[start]
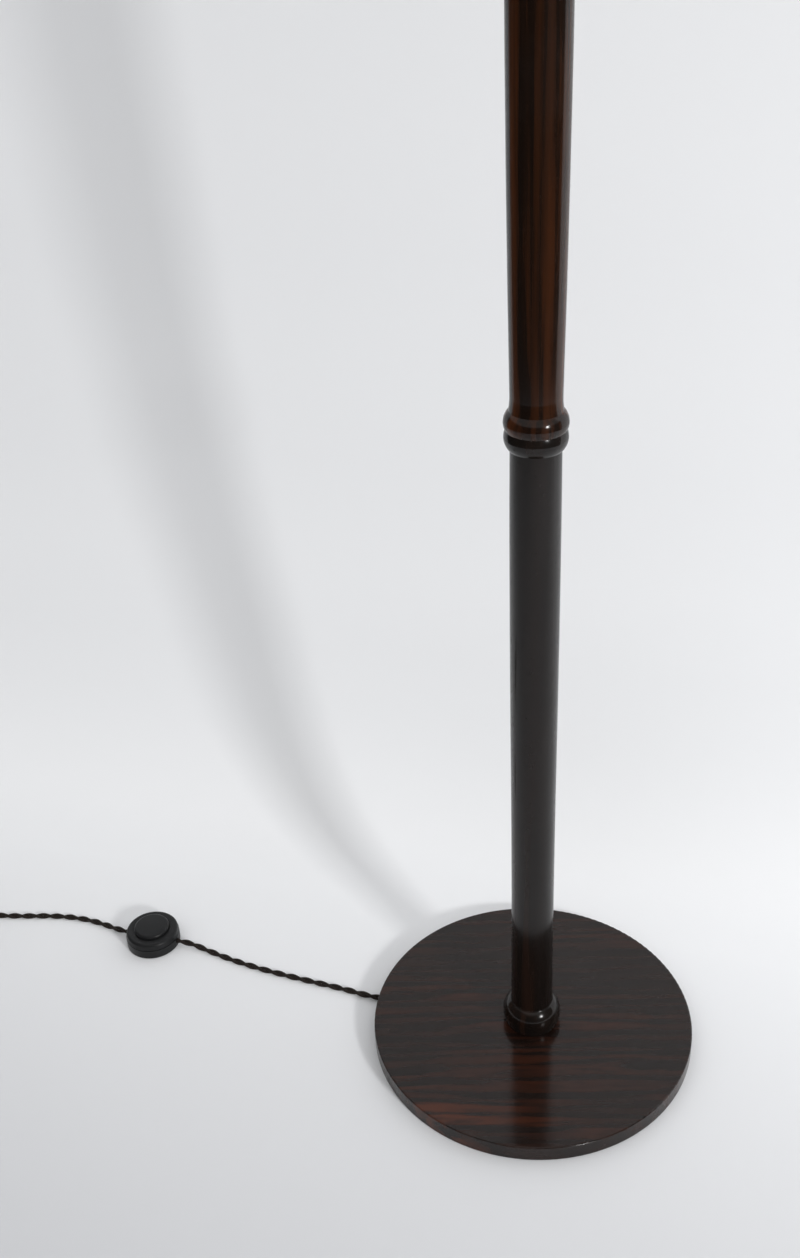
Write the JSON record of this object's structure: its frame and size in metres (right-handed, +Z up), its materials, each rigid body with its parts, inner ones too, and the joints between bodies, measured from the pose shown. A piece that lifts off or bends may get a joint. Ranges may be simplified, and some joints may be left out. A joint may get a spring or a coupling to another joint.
{
  "type": "candlestick floor lamp",
  "caption": "Turned dark wood floor lamp on a round base, with screw lamp holder, plain tapered shade, foot switch on a twisted cord, and plug.",
  "frame": {"origin": "centre of the base's underside, on the floor", "axes": "+Z up along the column; the cord leaves the base along -X"},
  "size_m": [0.9074, 0.4112, 1.472],
  "materials": {
    "stained_wood": "dark stained, semi-gloss lacquer",
    "steel": "plain zinc-plated",
    "zinc_tube": "yellow zinc-plated thread",
    "felt": "matt felt",
    "cord_fabric": "braided textile, dark brown",
    "core_plastic": "insulated cores",
    "brass": "satin",
    "holder_plastic": "moulded black",
    "ceramic": "glazed ceramic, white",
    "shade_wire": "white coated wire",
    "shade_fabric": "plain woven linen, off-white",
    "shade_binding": "folded cotton tape",
    "switch_plastic": "satin moulded black",
    "rubber": "matt",
    "plug_plastic": "satin moulded black",
    "grip_plastic": "moulded grey"
  },
  "bodies": {
    "lamp": {"ballast_plate": "steel", "ballast_screws": "steel", "base_disc": "stained_wood", "base_felt": "felt", "base_nut": "steel", "base_washer": "steel", "column_cap": "brass", "column_lower": "stained_wood", "column_upper": "stained_wood", "cord_coil": "cord_fabric", "cord_lamp_side": "cord_fabric", "cord_wall_side": "cord_fabric", "holder_cap": "holder_plastic", "holder_centre_contact": "brass", "holder_insulator": "ceramic", "holder_screw_shell": "brass", "holder_shell": "holder_plastic", "holder_terminal_screws": "steel", "inner_lead": "cord_fabric", "plug_body": "plug_plastic", "plug_cord_grip": "grip_plastic", "plug_cover": "plug_plastic", "plug_leads": "core_plastic", "plug_pins": "brass", "plug_screw": "steel", "plug_terminal_screws": "steel", "shade_frame": "shade_wire", "shade_ring_lower": "holder_plastic", "shade_ring_upper": "holder_plastic", "shade_skin": "shade_fabric", "shade_top_hoop": "shade_wire", "shade_trim_lower": "shade_binding", "shade_trim_upper": "shade_binding", "stem_tube": "zinc_tube", "switch_base": "switch_plastic", "switch_contacts": "brass", "switch_cord_grips": "grip_plastic", "switch_cores": "core_plastic", "switch_cover": "switch_plastic", "switch_cover_screws": "steel", "switch_pads": "rubber", "switch_spring": "steel", "switch_terminal_screws": "steel", "switch_terminals": "brass"},
    "button": {"switch_button": "switch_plastic", "switch_bridge": "brass"}
  },
  "joints": [
    {"name": "button_press", "type": "slide", "parent": "lamp", "child": "button", "axis": [0, 0, -1], "range_m": [0, 0.0035], "stiffness_N_per_m": 900, "springref_m": -0.002, "deforming": ["switch_spring"]}
  ]
}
[end]
● Task details: Extract the complete listing verbatim.

● Answer for this exercise:
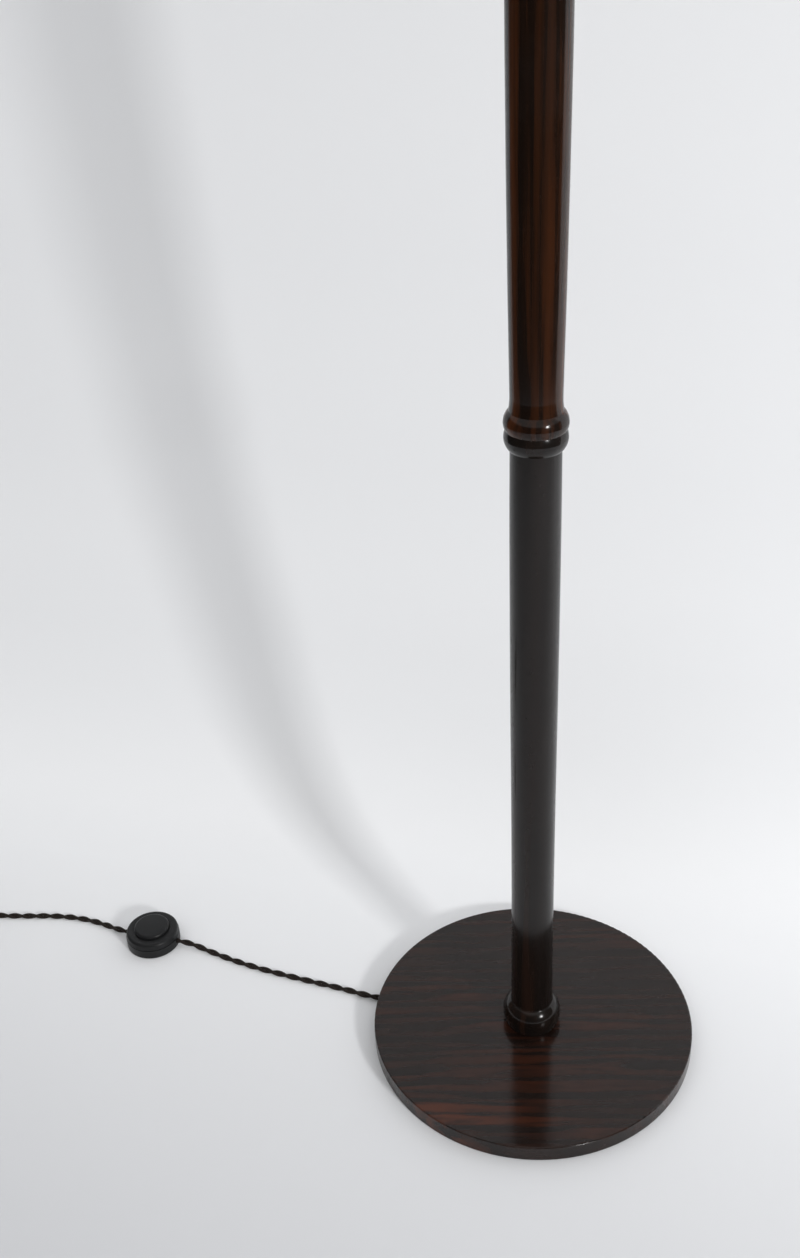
Write the JSON record of this object's structure: its frame and size in metres (right-handed, +Z up), its materials, each rigid body with its parts, inner ones too, and the joints between bodies, measured from the pose shown. A piece that lifts off or bends may get a joint. Ranges may be simplified, and some joints may be left out. A joint may get a spring or a coupling to another joint.
{
  "type": "candlestick floor lamp",
  "caption": "Turned dark wood floor lamp on a round base, with screw lamp holder, plain tapered shade, foot switch on a twisted cord, and plug.",
  "frame": {"origin": "centre of the base's underside, on the floor", "axes": "+Z up along the column; the cord leaves the base along -X"},
  "size_m": [0.9074, 0.4112, 1.472],
  "materials": {
    "stained_wood": "dark stained, semi-gloss lacquer",
    "steel": "plain zinc-plated",
    "zinc_tube": "yellow zinc-plated thread",
    "felt": "matt felt",
    "cord_fabric": "braided textile, dark brown",
    "core_plastic": "insulated cores",
    "brass": "satin",
    "holder_plastic": "moulded black",
    "ceramic": "glazed ceramic, white",
    "shade_wire": "white coated wire",
    "shade_fabric": "plain woven linen, off-white",
    "shade_binding": "folded cotton tape",
    "switch_plastic": "satin moulded black",
    "rubber": "matt",
    "plug_plastic": "satin moulded black",
    "grip_plastic": "moulded grey"
  },
  "bodies": {
    "lamp": {"ballast_plate": "steel", "ballast_screws": "steel", "base_disc": "stained_wood", "base_felt": "felt", "base_nut": "steel", "base_washer": "steel", "column_cap": "brass", "column_lower": "stained_wood", "column_upper": "stained_wood", "cord_coil": "cord_fabric", "cord_lamp_side": "cord_fabric", "cord_wall_side": "cord_fabric", "holder_cap": "holder_plastic", "holder_centre_contact": "brass", "holder_insulator": "ceramic", "holder_screw_shell": "brass", "holder_shell": "holder_plastic", "holder_terminal_screws": "steel", "inner_lead": "cord_fabric", "plug_body": "plug_plastic", "plug_cord_grip": "grip_plastic", "plug_cover": "plug_plastic", "plug_leads": "core_plastic", "plug_pins": "brass", "plug_screw": "steel", "plug_terminal_screws": "steel", "shade_frame": "shade_wire", "shade_ring_lower": "holder_plastic", "shade_ring_upper": "holder_plastic", "shade_skin": "shade_fabric", "shade_top_hoop": "shade_wire", "shade_trim_lower": "shade_binding", "shade_trim_upper": "shade_binding", "stem_tube": "zinc_tube", "switch_base": "switch_plastic", "switch_contacts": "brass", "switch_cord_grips": "grip_plastic", "switch_cores": "core_plastic", "switch_cover": "switch_plastic", "switch_cover_screws": "steel", "switch_pads": "rubber", "switch_spring": "steel", "switch_terminal_screws": "steel", "switch_terminals": "brass"},
    "button": {"switch_button": "switch_plastic", "switch_bridge": "brass"}
  },
  "joints": [
    {"name": "button_press", "type": "slide", "parent": "lamp", "child": "button", "axis": [0, 0, -1], "range_m": [0, 0.0035], "stiffness_N_per_m": 900, "springref_m": -0.002, "deforming": ["switch_spring"]}
  ]
}